Johnson knew he now had his ammunition, the silver bullet he and Senator Russell had been waiting for to take on the popular president. “Sputnik II absolutely made the decision for them,” recalled his aide Glenn P. Wilson, “because it weighed so much more.”

The following day, Johnson and Russell called a press conference on the steps of the Pentagon. The members of the media, by then, had already worked themselves up into a speculative frenzy over Sputnik II’s passenger, the mix-breed terrier Laika, and her planetary laps. “The greatly increased size of the second Sputnik means that it was probably not fired by the same rocket system that launched the first one,” Time opined erroneously. “This is enough weight allowance to put a powerful atomic bomb on the moon,” the magazine added, also erroneously. The New York Times fared no better, wondering “whether the Soviet Union might be using some new form of rocket propellant unknown in the West” (which it was not) to generate so much lift. Analysts at the Pentagon and the CIA, meanwhile, feverishly revised their estimates of the Russian ICBM’s thrust from a too-low 500,000 pounds to a too-high 1.5 million pounds—still out of range of Time’s moon shot but more than enough to plunk a hydrogen bomb anywhere on earth.

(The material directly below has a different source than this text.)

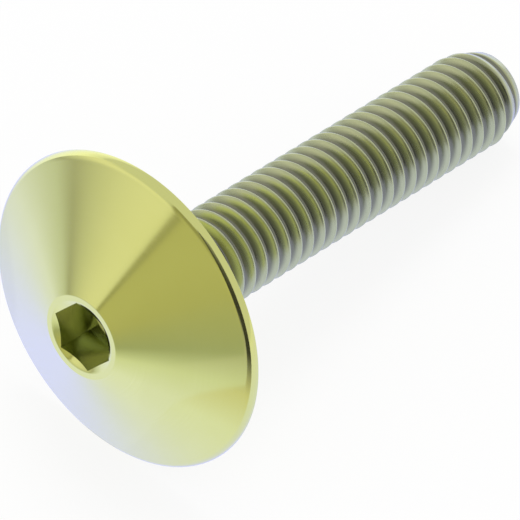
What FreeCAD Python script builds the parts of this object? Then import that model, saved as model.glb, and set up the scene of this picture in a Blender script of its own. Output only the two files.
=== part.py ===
# Dome head bolt, turned from one bar: a wide cone head with a rounded rim and
# a flat lip, a countersunk hexagon socket, a plain neck and a threaded shank.
# The thread is drawn as a cylinder over its crests. The bolt lies on its side,
# on the rim of its head and the far end of its thread.
import FreeCAD, Part
import math
import os

from FreeCAD import Placement, Rotation, Vector

# Head, in mm, with its height above the flat underside
HEAD_DIAMETER = 15.76
HEAD_HEIGHT = 3.2
RIM_LAND = 0.025
RIM_ROUND = 0.52
LIP_DIAMETER = 4.2

# Hexagon socket, with a corner SOCKET_TURN degrees from the upper side, and its
# countersunk mouth, MOUTH_MARGIN beyond the hexagon's corners all round
SOCKET_ACROSS_FLATS = 3.0
SOCKET_DEPTH = 2.4
SOCKET_TURN = 37.5
DRILL_POINT_ANGLE = 118.0
MOUTH_ANGLE = 120.0
MOUTH_MARGIN = 0.07

# Shank, with its lengths from the underside of the head
LENGTH = 25.2
THREAD_DIAMETER = 4.75
NECK_DIAMETER = 4.3
NECK_LENGTH = 4.4
NECK_FILLET = 0.25
TIP_DIAMETER = 3.73
TIP_LENGTH = 0.88

AXIS = Vector(0, 0, 1)


def half_angle_rise(radius, full_angle):
    """Height of a cone of this radius and full angle."""
    return radius / math.tan(math.radians(full_angle / 2))


def arc_points(centre, radius, start, end):
    """Middle and end of an arc about centre, by angles from the X axis."""
    found = []
    for angle in ((start + end) / 2, end):
        found.append((centre[0] + radius * math.cos(angle), centre[1] + radius * math.sin(angle)))
    return found


def crown_slope():
    """Slope of the cone that runs from the lip and touches the rounded rim."""
    run = HEAD_DIAMETER / 2 - RIM_ROUND - LIP_DIAMETER / 2
    rise = HEAD_HEIGHT - RIM_LAND
    return math.atan2(rise, run) - math.asin(RIM_ROUND / math.hypot(rise, run))


def outline():
    """Half section of the bolt as steps: (x, z) for a line, two points for an arc."""
    rim = HEAD_DIAMETER / 2
    neck = NECK_DIAMETER / 2
    thread = THREAD_DIAMETER / 2
    rim_centre = (rim - RIM_ROUND, -RIM_LAND)
    fillet_centre = (neck + NECK_FILLET, NECK_FILLET)
    return [
        (0, -HEAD_HEIGHT),
        (LIP_DIAMETER / 2, -HEAD_HEIGHT),
        (rim_centre[0] + RIM_ROUND * math.sin(crown_slope()),
         rim_centre[1] - RIM_ROUND * math.cos(crown_slope())),
        arc_points(rim_centre, RIM_ROUND, crown_slope() - math.pi / 2, 0),
        (rim, 0),
        (fillet_centre[0], 0),
        arc_points(fillet_centre, NECK_FILLET, -math.pi / 2, -math.pi),
        (neck, NECK_LENGTH),
        (thread, NECK_LENGTH + thread - neck),
        (thread, LENGTH - TIP_LENGTH),
        (TIP_DIAMETER / 2, LENGTH),
        (0, LENGTH),
    ]


def turned(steps):
    """Solid of revolution round the bolt's axis of an outline in the XZ plane."""
    here = Vector(steps[0][0], 0, steps[0][1])
    first = here
    edges = []
    for step in steps[1:]:
        if isinstance(step, list):
            middle, end = [Vector(x, 0, z) for x, z in step]
            edges.append(Part.Arc(here, middle, end).toShape())
        else:
            end = Vector(step[0], 0, step[1])
            edges.append(Part.makeLine(here, end))
        here = end
    edges.append(Part.makeLine(here, first))
    return Part.Face(Part.Wire(edges)).revolve(Vector(0, 0, 0), AXIS, 360)


def socket():
    """What the hexagon key fills: prism, drilled bottom and countersunk mouth."""
    corner = SOCKET_ACROSS_FLATS / math.sqrt(3)
    points = []
    for step in range(7):
        angle = math.radians(SOCKET_TURN + 60 * step)
        points.append(Vector(corner * math.cos(angle), corner * math.sin(angle), -HEAD_HEIGHT))
    prism = Part.Face(Part.makePolygon(points)).extrude(AXIS * SOCKET_DEPTH)
    drill = SOCKET_ACROSS_FLATS / 2
    floor = SOCKET_DEPTH - HEAD_HEIGHT
    bottom = turned([
        (0, floor - SOCKET_DEPTH / 2),
        (drill, floor - SOCKET_DEPTH / 2),
        (drill, floor),
        (0, floor + half_angle_rise(drill, DRILL_POINT_ANGLE)),
    ])
    mouth = corner + MOUTH_MARGIN
    countersink = turned([
        (0, -HEAD_HEIGHT),
        (mouth, -HEAD_HEIGHT),
        (0, half_angle_rise(mouth, MOUTH_ANGLE) - HEAD_HEIGHT),
    ])
    return prism.fuse([bottom, countersink])


def rest_tilt():
    """Angle of the axis below level, with rim and thread on the floor."""
    drop = (HEAD_DIAMETER - THREAD_DIAMETER) / 2
    return math.atan2(drop, LENGTH - TIP_LENGTH)


def laid_down(bolt):
    """Put the bolt on its side, head towards minus X, centred over the origin."""
    tilt = rest_tilt()
    back = HEAD_HEIGHT * math.cos(tilt) + LIP_DIAMETER / 2 * math.sin(tilt)
    front = LENGTH * math.cos(tilt) + TIP_DIAMETER / 2 * math.sin(tilt)
    spot = Vector((back - front) / 2, 0, HEAD_DIAMETER / 2 * math.cos(tilt))
    tip_forward = Rotation(Vector(0, 1, 0), 90 + math.degrees(tilt))
    upper_side = Rotation(AXIS, 180)
    bolt.Placement = Placement(spot, tip_forward.multiply(upper_side))
    return bolt


def main():
    """Build the bolt and write it as one solid."""
    bolt = laid_down(turned(outline()).cut(socket()))
    os.makedirs("parts", exist_ok=True)
    bolt.exportStep("parts/bolt.step")
    print("solids", len(bolt.Solids), "volume", round(bolt.Volume, 1))


main()
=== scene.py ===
"""A dome head bolt in gold-green anodised titanium, lying on its side in a white studio.

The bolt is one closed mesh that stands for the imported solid: its head and socket are
turned ring by ring, and its thread is a Geometry Nodes tree. Sizes are in millimetres
in the classes, along the bolt's own axis, and everything in Blender is in metres.
"""

import logging
import math
from collections.abc import Iterable
from dataclasses import dataclass, field
from enum import Enum
from functools import partial
from typing import Any

import bmesh
import bpy
from mathutils import Matrix, Vector


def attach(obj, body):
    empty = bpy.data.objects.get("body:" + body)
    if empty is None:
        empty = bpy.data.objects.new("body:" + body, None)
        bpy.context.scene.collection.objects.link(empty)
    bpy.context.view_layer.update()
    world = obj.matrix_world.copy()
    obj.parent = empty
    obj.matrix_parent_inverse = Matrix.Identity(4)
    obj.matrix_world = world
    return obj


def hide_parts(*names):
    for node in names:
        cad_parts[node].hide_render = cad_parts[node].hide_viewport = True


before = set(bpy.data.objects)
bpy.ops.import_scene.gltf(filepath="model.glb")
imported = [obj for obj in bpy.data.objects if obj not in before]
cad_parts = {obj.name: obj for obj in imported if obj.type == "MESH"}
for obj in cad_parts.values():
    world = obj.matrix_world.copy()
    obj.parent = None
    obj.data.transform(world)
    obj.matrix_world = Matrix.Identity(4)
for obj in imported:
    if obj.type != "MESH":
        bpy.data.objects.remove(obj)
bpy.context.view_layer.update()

MM = 0.001
NODE = "bolt"

# Faces round the axis, faces across a rounded edge, and the width of a ring
COLUMNS = 144
ROUND_STEPS = 10
RING_WIDTH = 0.44
# How far a guard point may lie from a rounding: at most, and as a share of the rounding
# and of the flat beside it
GUARD_REACH = 0.05
GUARD_OF_ROUND = 0.35
GUARD_OF_FLAT = 0.4
# The bend that stays sharp, in radians, and the gap that is merged, in metres
SHARP_BEND = 0.45
MERGE = 2e-4 * MM

Point = tuple[float, float]
Ring = list[Point]

log = logging.getLogger("dome_head_bolt")


class Surface(Enum):
    """The ways that the bolt's surface was made, in the order of its material slots."""

    TURNED = 0
    ROLLED = 1
    COUNTERSUNK = 2
    BROACHED = 3


# Helpers


def linear(code: str, strength: float = 1.0) -> tuple[float, float, float, float]:
    """Turn an sRGB hex colour into linear light.

    Args:
        code: The colour, such as "#CBCB76".
        strength: What the result is multiplied by.

    Returns:
        Red, green, blue and an alpha of 1.
    """
    found = []
    for start in (1, 3, 5):
        value = int(code[start : start + 2], 16) / 255
        value = value / 12.92 if value <= 0.04045 else ((value + 0.055) / 1.055) ** 2.4
        found.append(value * strength)
    return (found[0], found[1], found[2], 1.0)


def add_node(
    tree: bpy.types.NodeTree, kind: str, feeds: dict[int | str, Any], **settings: Any
) -> bpy.types.Node:
    """Add a node with its settings, its values and its links.

    Args:
        tree: The node tree to add it to.
        kind: The node's bl_idname.
        feeds: For each input, by name or number, an output to link or a value to set.
        **settings: The node's own properties.

    Returns:
        The new node.
    """
    node = tree.nodes.new(kind)
    for name, value in settings.items():
        setattr(node, name, value)
    for name, value in feeds.items():
        if isinstance(value, bpy.types.NodeSocket):
            tree.links.new(value, node.inputs[name])
        else:
            node.inputs[name].default_value = value
    return node


def maths(tree: bpy.types.NodeTree, operation: str, *values: Any) -> bpy.types.NodeSocket:
    """Output of a Math node on values, each an output or a number."""
    feeds = dict(enumerate(values))
    return add_node(tree, "ShaderNodeMath", feeds, operation=operation).outputs[0]


def vector_maths(tree: bpy.types.NodeTree, operation: str, *values: Any) -> bpy.types.Node:
    """Vector Math node on values, each an output or a vector."""
    feeds = dict(enumerate(values))
    return add_node(tree, "ShaderNodeVectorMath", feeds, operation=operation)


def mixed(tree: bpy.types.NodeTree, share: Any, low: Any, high: Any) -> bpy.types.NodeSocket:
    """Colour between two others, each an output or a colour, by their share."""
    feeds = {0: share, 6: low, 7: high}
    return add_node(tree, "ShaderNodeMix", feeds, data_type="RGBA").outputs[2]


def blank_material(name: str) -> bpy.types.Material:
    """New material with an empty node tree."""
    made = bpy.data.materials.new(name)
    made.use_nodes = True
    made.node_tree.nodes.clear()
    return made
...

Johnson and Russell whipped up the overeager press. Pronouncing themselves deeply “alarmed” at the briefing they had just received from the Joint Chiefs of Staff on the relative state of American missiles, they announced that an emergency session of the Preparedness subcommittee would be convened later that month. “As Chairman of the Committee, the Senate Democratic leader reported that it would cover such matters ‘as our record of consistent underestimation of the Soviet program, and the Government’s lack of willingness to take proper risks,’” the New York Times duly informed its readers.

The inquest the administration had feared was now official. “It’s a real circus act,” John Foster Dulles grumbled. Unfortunately, he added, “the weight of this thing” was deadly serious. Once more Nixon pleaded with Eisenhower to head Johnson off. The vice president had his own electoral future to think about, and he knew that Johnson was no fool. The Texas senator was certain to tarnish him with the same mud-flinging brush he was going to use to paint the entire cabinet as incompetent. But Ike wasn’t worried. The American people would see through the populism and demagoguery. “Johnson can keep his head in the stars if he wants,” the president replied. “I’m going to keep my feet on the ground.”